------ DATA EXTRACT

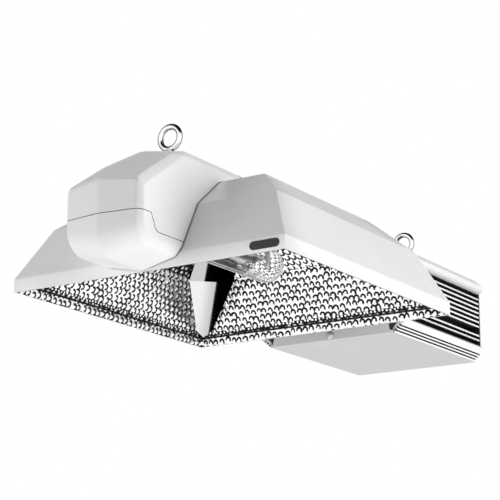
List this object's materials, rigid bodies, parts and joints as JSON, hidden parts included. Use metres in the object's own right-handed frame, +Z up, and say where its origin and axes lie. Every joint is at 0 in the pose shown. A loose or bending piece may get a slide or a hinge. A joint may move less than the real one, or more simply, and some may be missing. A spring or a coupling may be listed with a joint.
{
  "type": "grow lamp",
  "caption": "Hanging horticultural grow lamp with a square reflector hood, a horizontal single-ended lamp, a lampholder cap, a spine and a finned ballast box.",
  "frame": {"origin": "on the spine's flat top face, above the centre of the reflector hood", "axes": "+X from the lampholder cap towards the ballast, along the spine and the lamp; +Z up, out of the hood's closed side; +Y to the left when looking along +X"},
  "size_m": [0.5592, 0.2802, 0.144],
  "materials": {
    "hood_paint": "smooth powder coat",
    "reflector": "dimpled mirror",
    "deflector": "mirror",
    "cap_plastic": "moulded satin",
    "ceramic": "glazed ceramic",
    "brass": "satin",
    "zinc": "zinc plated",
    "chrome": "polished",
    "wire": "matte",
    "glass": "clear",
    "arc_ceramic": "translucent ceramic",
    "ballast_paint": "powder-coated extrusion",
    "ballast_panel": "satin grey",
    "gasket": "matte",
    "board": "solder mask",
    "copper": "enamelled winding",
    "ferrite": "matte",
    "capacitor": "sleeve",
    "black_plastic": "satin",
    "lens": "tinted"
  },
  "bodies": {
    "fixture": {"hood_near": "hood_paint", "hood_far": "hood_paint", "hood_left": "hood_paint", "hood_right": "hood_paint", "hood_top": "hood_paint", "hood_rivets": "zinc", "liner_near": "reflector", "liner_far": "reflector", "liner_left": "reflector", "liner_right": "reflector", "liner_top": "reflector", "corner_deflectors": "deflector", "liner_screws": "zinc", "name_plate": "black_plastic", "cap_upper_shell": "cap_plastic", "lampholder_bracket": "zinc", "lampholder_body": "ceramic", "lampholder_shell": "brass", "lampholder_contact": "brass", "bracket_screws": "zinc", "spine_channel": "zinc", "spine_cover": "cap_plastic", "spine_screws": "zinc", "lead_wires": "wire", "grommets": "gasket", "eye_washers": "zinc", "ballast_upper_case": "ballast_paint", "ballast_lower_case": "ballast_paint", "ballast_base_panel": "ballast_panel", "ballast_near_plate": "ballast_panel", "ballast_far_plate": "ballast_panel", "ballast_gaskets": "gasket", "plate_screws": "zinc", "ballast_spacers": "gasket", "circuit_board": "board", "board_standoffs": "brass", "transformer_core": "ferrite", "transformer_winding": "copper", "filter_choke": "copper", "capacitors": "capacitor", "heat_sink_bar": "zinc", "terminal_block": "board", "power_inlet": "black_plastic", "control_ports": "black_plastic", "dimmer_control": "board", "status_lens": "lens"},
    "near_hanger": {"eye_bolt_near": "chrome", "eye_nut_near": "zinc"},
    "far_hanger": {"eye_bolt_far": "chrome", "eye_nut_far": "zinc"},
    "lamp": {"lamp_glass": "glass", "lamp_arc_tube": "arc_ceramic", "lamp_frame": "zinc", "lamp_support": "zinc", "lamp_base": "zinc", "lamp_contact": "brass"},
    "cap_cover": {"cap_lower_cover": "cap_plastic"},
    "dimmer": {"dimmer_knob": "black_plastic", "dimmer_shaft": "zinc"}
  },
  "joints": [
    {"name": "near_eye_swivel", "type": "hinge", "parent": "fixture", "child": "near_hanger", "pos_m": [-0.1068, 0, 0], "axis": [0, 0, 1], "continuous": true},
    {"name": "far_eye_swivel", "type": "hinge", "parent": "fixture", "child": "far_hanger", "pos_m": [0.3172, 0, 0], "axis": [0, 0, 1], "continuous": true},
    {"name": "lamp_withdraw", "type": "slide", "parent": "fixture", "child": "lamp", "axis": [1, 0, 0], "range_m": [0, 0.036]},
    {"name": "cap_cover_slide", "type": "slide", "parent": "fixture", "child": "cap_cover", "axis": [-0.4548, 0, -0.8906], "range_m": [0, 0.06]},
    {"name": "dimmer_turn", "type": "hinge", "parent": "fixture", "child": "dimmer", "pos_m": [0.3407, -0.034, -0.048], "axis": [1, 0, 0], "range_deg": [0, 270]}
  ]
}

------------

(GIVEN REQUEST)
Print the listing above in its entirety, with every line exact.

(THE RESULT)
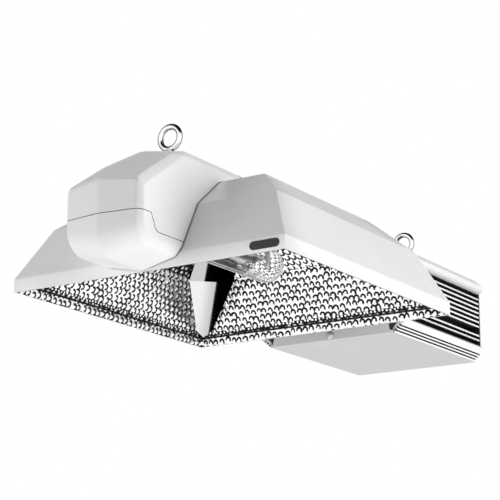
List this object's materials, rigid bodies, parts and joints as JSON, hidden parts included. Use metres in the object's own right-handed frame, +Z up, and say where its origin and axes lie. Every joint is at 0 in the pose shown. A loose or bending piece may get a slide or a hinge. A joint may move less than the real one, or more simply, and some may be missing. A spring or a coupling may be listed with a joint.
{
  "type": "grow lamp",
  "caption": "Hanging horticultural grow lamp with a square reflector hood, a horizontal single-ended lamp, a lampholder cap, a spine and a finned ballast box.",
  "frame": {"origin": "on the spine's flat top face, above the centre of the reflector hood", "axes": "+X from the lampholder cap towards the ballast, along the spine and the lamp; +Z up, out of the hood's closed side; +Y to the left when looking along +X"},
  "size_m": [0.5592, 0.2802, 0.144],
  "materials": {
    "hood_paint": "smooth powder coat",
    "reflector": "dimpled mirror",
    "deflector": "mirror",
    "cap_plastic": "moulded satin",
    "ceramic": "glazed ceramic",
    "brass": "satin",
    "zinc": "zinc plated",
    "chrome": "polished",
    "wire": "matte",
    "glass": "clear",
    "arc_ceramic": "translucent ceramic",
    "ballast_paint": "powder-coated extrusion",
    "ballast_panel": "satin grey",
    "gasket": "matte",
    "board": "solder mask",
    "copper": "enamelled winding",
    "ferrite": "matte",
    "capacitor": "sleeve",
    "black_plastic": "satin",
    "lens": "tinted"
  },
  "bodies": {
    "fixture": {"hood_near": "hood_paint", "hood_far": "hood_paint", "hood_left": "hood_paint", "hood_right": "hood_paint", "hood_top": "hood_paint", "hood_rivets": "zinc", "liner_near": "reflector", "liner_far": "reflector", "liner_left": "reflector", "liner_right": "reflector", "liner_top": "reflector", "corner_deflectors": "deflector", "liner_screws": "zinc", "name_plate": "black_plastic", "cap_upper_shell": "cap_plastic", "lampholder_bracket": "zinc", "lampholder_body": "ceramic", "lampholder_shell": "brass", "lampholder_contact": "brass", "bracket_screws": "zinc", "spine_channel": "zinc", "spine_cover": "cap_plastic", "spine_screws": "zinc", "lead_wires": "wire", "grommets": "gasket", "eye_washers": "zinc", "ballast_upper_case": "ballast_paint", "ballast_lower_case": "ballast_paint", "ballast_base_panel": "ballast_panel", "ballast_near_plate": "ballast_panel", "ballast_far_plate": "ballast_panel", "ballast_gaskets": "gasket", "plate_screws": "zinc", "ballast_spacers": "gasket", "circuit_board": "board", "board_standoffs": "brass", "transformer_core": "ferrite", "transformer_winding": "copper", "filter_choke": "copper", "capacitors": "capacitor", "heat_sink_bar": "zinc", "terminal_block": "board", "power_inlet": "black_plastic", "control_ports": "black_plastic", "dimmer_control": "board", "status_lens": "lens"},
    "near_hanger": {"eye_bolt_near": "chrome", "eye_nut_near": "zinc"},
    "far_hanger": {"eye_bolt_far": "chrome", "eye_nut_far": "zinc"},
    "lamp": {"lamp_glass": "glass", "lamp_arc_tube": "arc_ceramic", "lamp_frame": "zinc", "lamp_support": "zinc", "lamp_base": "zinc", "lamp_contact": "brass"},
    "cap_cover": {"cap_lower_cover": "cap_plastic"},
    "dimmer": {"dimmer_knob": "black_plastic", "dimmer_shaft": "zinc"}
  },
  "joints": [
    {"name": "near_eye_swivel", "type": "hinge", "parent": "fixture", "child": "near_hanger", "pos_m": [-0.1068, 0, 0], "axis": [0, 0, 1], "continuous": true},
    {"name": "far_eye_swivel", "type": "hinge", "parent": "fixture", "child": "far_hanger", "pos_m": [0.3172, 0, 0], "axis": [0, 0, 1], "continuous": true},
    {"name": "lamp_withdraw", "type": "slide", "parent": "fixture", "child": "lamp", "axis": [1, 0, 0], "range_m": [0, 0.036]},
    {"name": "cap_cover_slide", "type": "slide", "parent": "fixture", "child": "cap_cover", "axis": [-0.4548, 0, -0.8906], "range_m": [0, 0.06]},
    {"name": "dimmer_turn", "type": "hinge", "parent": "fixture", "child": "dimmer", "pos_m": [0.3407, -0.034, -0.048], "axis": [1, 0, 0], "range_deg": [0, 270]}
  ]
}